Monochrome is especially useful at night. When the camisole and bottom stay in the same color family, the outfit reads as intentional and lengthened, and the shine of the silk stands out more clearly. This is also where a lace-trimmed camisole makes the most sense. In daylight, lace often needs taming. At night, it can be the detail that finishes the look.
When a silk camisole also works as sleepwear
Part of the appeal of a silk camisole is that it can cross over into sleepwear. If you own a matching short, robe, or another silk separate, the camisole can move naturally into a quieter evening routine. Some fashion coverage also places silk camisoles and tap shorts within a broader sleepwear category that overlaps with loungewear, which makes sense if comfort and ease are part of how you build a nighttime wardrobe.
There is still a practical line worth keeping in mind. A camisole worn all day under city layers, fragrance, makeup, and outerwear is not always the one you will most want against your skin at bedtime. If sleepwear matters to you, keep one camisole reserved for sleeping or lounging.
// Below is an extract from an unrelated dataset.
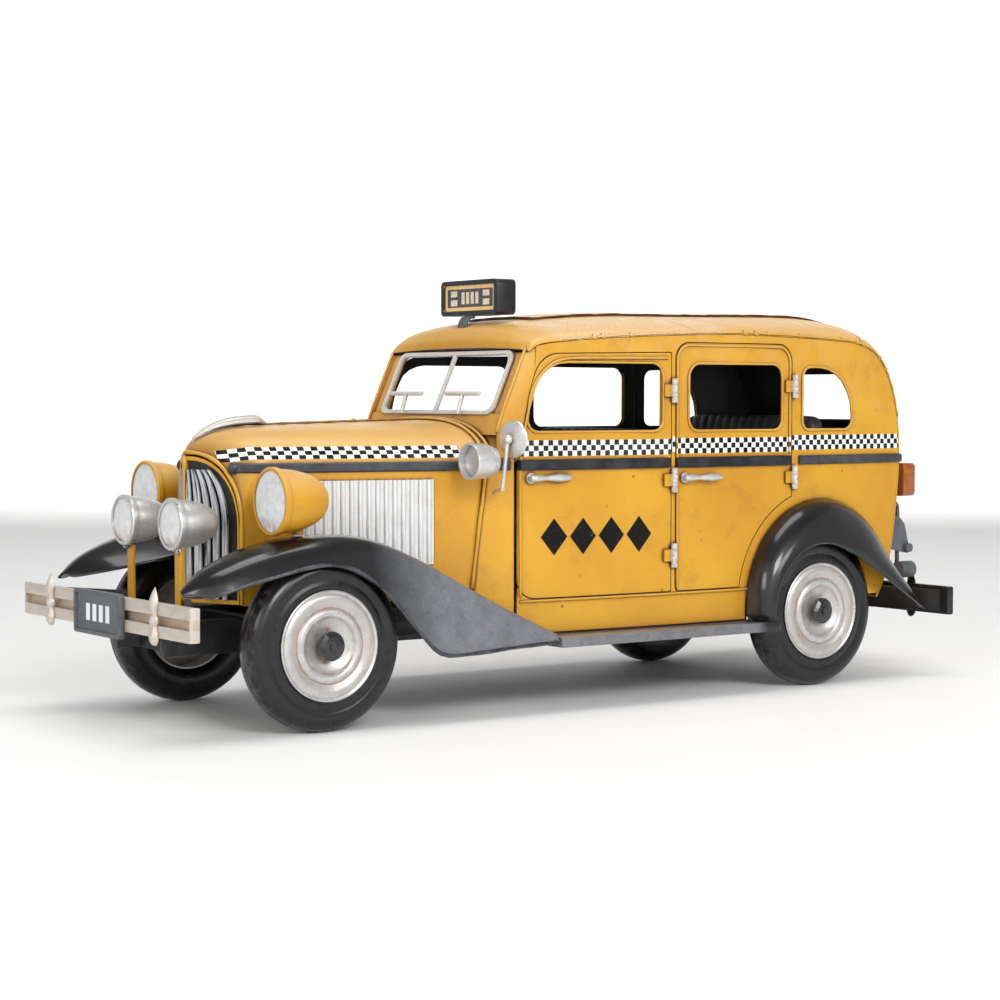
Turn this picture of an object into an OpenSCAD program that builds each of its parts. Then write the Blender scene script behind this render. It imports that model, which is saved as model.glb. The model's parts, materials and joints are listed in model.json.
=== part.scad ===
// Pressed-tin toy taxi with a friction drive, four hinged doors and turning wheels.
// +X is forward, +Y is the car's left side and +Z is up, in millimetres.
// The origin is on the ground, under the middle of the car.

/* [Chassis] */
// Distance between the two axles
wheelbase = 250; // [248:0.5:252]
// Place of the front axle ahead of the origin
front_axle_x = 130; // [129:0.5:131]
// Thickness of the pressed sheet
sheet_t = 1; // [0.8:0.1:1.1]
// Half the distance between the chassis rails' outer faces
rail_y = 22; // [21:0.5:23]

/* [Wheels] */
// Radius of the tyres
tyre_r = 33; // [32:0.25:33.5]
// Distance from the car's middle to a tyre's outer face
tyre_out_y = 62; // [61:0.25:62.5]
// Width of a tyre
tyre_w = 14; // [13:0.25:14.5]
// Radius of the pressed wheel disc
disc_r = 21; // [20:0.25:21.5]
// Radius of the axle rods
axle_r = 2; // [1.6:0.1:2.2]

/* [Body] */
// Half width of the cabin at its widest place
cabin_half = 55.9; // [55:0.1:56.5]
// Radius of the long bulge of the cabin's sides, seen from above
side_r = 1150; // [1100:10:1250]
// Height of the lower edge of the sills
sill_z = 31; // [30.8:0.1:32]
// Height of the lower edge of the doors
door_z = 45; // [44.5:0.25:46]
// Height of the lower edge of the windows
window_z = 112; // [111:0.5:113]
// Height of the upper edge of the windows
window_top_z = 140.5; // [139:0.5:141]
// Lower edge of the belt moulding
belt_z = 97; // [96:0.25:97.5]
// Height of the belt moulding
belt_h = 3.7; // [3:0.1:4]
// How far the belt moulding stands out
belt_out = 1.2; // [0.8:0.1:1.4]

/* [Doors] */
// Hinge line of the front doors
front_hinge_x = -41.5; // [-42:0.1:-41]
// Hinge line of the rear doors
rear_hinge_x = -109.5; // [-110:0.1:-109]
// Gap round each door
door_gap = 0.4; // [0.35:0.05:0.5]
// Radius of the hinge barrels
barrel_r = 1.3; // [1.2:0.05:1.35]
// Radius of the hinge pins
pin_r = 0.6; // [0.5:0.05:0.7]

/* [Front end] */
// Foremost point of the grille's ridge
grille_x = 157; // [156:0.5:158]
// Half width of the grille
grille_half = 25.6; // [25:0.1:26]
// Radius of the headlamps at the rim
headlamp_r = 12.9; // [12.5:0.1:12.9]
// Radius of the fog lamps at the rim
foglamp_r = 10; // [9.5:0.1:10.2]
// Half width of the bumpers
bumper_half = 71.5; // [70:0.5:72]

/* [Friction drive] */
// Module of the gear teeth
gear_m = 0.8; // [0.8:0.01:0.81]
// Teeth of the two wheels of the train
wheel_teeth = 30; // [30:2:32]
// Teeth of the two pinions of the train
pinion_teeth = 12; // [12:2:14]
// Width of a gear
gear_w = 3; // [2.5:0.25:3]
// Radius of the flywheel
flywheel_r = 13; // [12:0.25:13]

/* [Hidden] */
$fn = 48;

YELLOW = "#e0a52d";
SATIN = "#3a3d42";
BLACK = "#17181a";
SILVER = "#c9c8c4";
TYRE = "#26282b";
AMBER = "#7a3d12";
STEEL = "#8d9094";

rear_axle_x = front_axle_x - wheelbase;
axle_z = tyre_r;
fine_fn = 1440;
run_gap = 0.05;
side_mid_x = -75.5;
rail_w = 4;
rail_z = 28;
floor_z = 41;
floor_t = 1.2;
hood_rear_half = 46;
hood_side_x0 = 146.5;
hood_side_x1 = 50;
hood_base_z = 46;
hood_shoulder_z = 97;
screen_low = [40.6, 119.4];
screen_high = [29.6, 143.8];
screen_half = 41;
barrel_h = 5;
knuckle_h = 2.4;
bumper_z = 38.5;
bumper_h = 12.6;
rear_bumper_drop = 10.4;
bumper_back_x = 189.4;
bumper_bar_x = 191;
bumper_front_x = 193.4;
upright_y = 44.8;
headlamp_at = [149.6, 51.5, 87.2];
foglamp_at = [175, 20, 78];
sidelamp_at = [67.7, 58, 101];
mirror_at = [44, 60, 109.5];
pressure_angle = 25;
centre_distance = gear_m * (wheel_teeth + pinion_teeth) / 2;
idler_angle = 50;
idler_at = [rear_axle_x, axle_z] + centre_distance * [cos(idler_angle), sin(idler_angle)];
flywheel_at = idler_at + [centre_distance, 0];
shaft_r = 1.2;
plate_y = 11;
steering_centre = [10, 22, 104];
steering_tilt = 38;
column_r = 1.1;
column_l = 34;
full_x = 130;
screen_h = norm(screen_high - screen_low);
grille_angle = atan2(grille_x - hood_side_x0, grille_half);
grille_w = norm([grille_x - hood_side_x0, grille_half]);
handle_post_r = 0.9;
stage_one = [-3.5, -3.5 + gear_w];
stage_two = [2, 2 + gear_w];

// The seam where the turret top meets the cabin's side, from the windscreen over to the tail (x, z)
seam_keys = [
  [30.5, 145], [25.5, 147.8], [14, 149.6], [-20, 152], [-75, 153.8], [-130, 152.3], [-152, 150.3],
  [-165, 144], [-173, 132], [-177.5, 117.7], [-179, 100], [-176.5, 75], [-172, 50], [-164, 36]
];
// The middle line of the turret top at the same stations (x, z)
crown_keys = [
  [30.5, 146.2], [27.3, 152], [20.5, 157.2], [-20, 161.2], [-75, 161.9], [-130, 163], [-155, 161],
  [-170, 154], [-179.5, 141], [-184, 122], [-186, 100], [-184, 75], [-178, 50], [-169, 36]
];
roof_end = 6;
// Depth of the turret's flange below the seam
flange = 0.8;

// Left front fender from its tip to the running board: edge on the hood side, crest, shoulder (x, y, z)
fender_inner = [
  [184, 46.5, 54], [171, 35, 57.5], [149, 28, 62], [127, 30.4, 66], [107, 34.6, 64],
  [84, 39.6, 55.5], [52, 47.6, 41.5], [26, 53.2, 31.4]
];
fender_crest = [
  [186, 49.5, 55.6], [175, 47.5, 64], [152, 45, 71.6], [129, 45.5, 73.6], [106, 47.5, 71],
  [84, 51, 60.5], [52, 55.5, 43.8], [26, 58, 31.8]
];
fender_shoulder = [
  [187, 52, 54.8], [178, 57.5, 60.5], [160, 59.6, 68], [131, 60, 73], [107, 60.4, 69.6],
  [83.6, 61.5, 58.8], [52, 63, 43.2], [25.6, 64.5, 31.6]
];
fender_lip = [
  [186.4, 53.6, 53.6], [177, 61.5, 53.8], [161.5, 65.6, 58.4], [130, 66, 63.6], [108, 66, 53.2],
  [82.4, 66, 25.8], [52, 66.3, 27], [25.4, 66.5, 28.2]
];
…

The smooth hand and airy feel matter most when you want the last thing you put on at night to feel light, cool, and uncomplicated.
The small details that make the whole look work
A cami can shift from casual to professional to evening wear through accessories and outerwear because the garment itself is so minimal. That means the finishing touches matter. In daylight, keep jewelry fine and shoes grounded. At night, let one element lead, whether that is a stronger earring, a cleaner heel, or a darker lip. The mistake is asking the camisole to do every job on its own. It works better as the elegant center of a balanced outfit than as the only interesting piece.
The best silk camisole outfits feel easy on the skin and clear in intention. Add structure for day, raise the finish for night, and keep one especially comfortable version for the quieter hours when rest starts to matter most.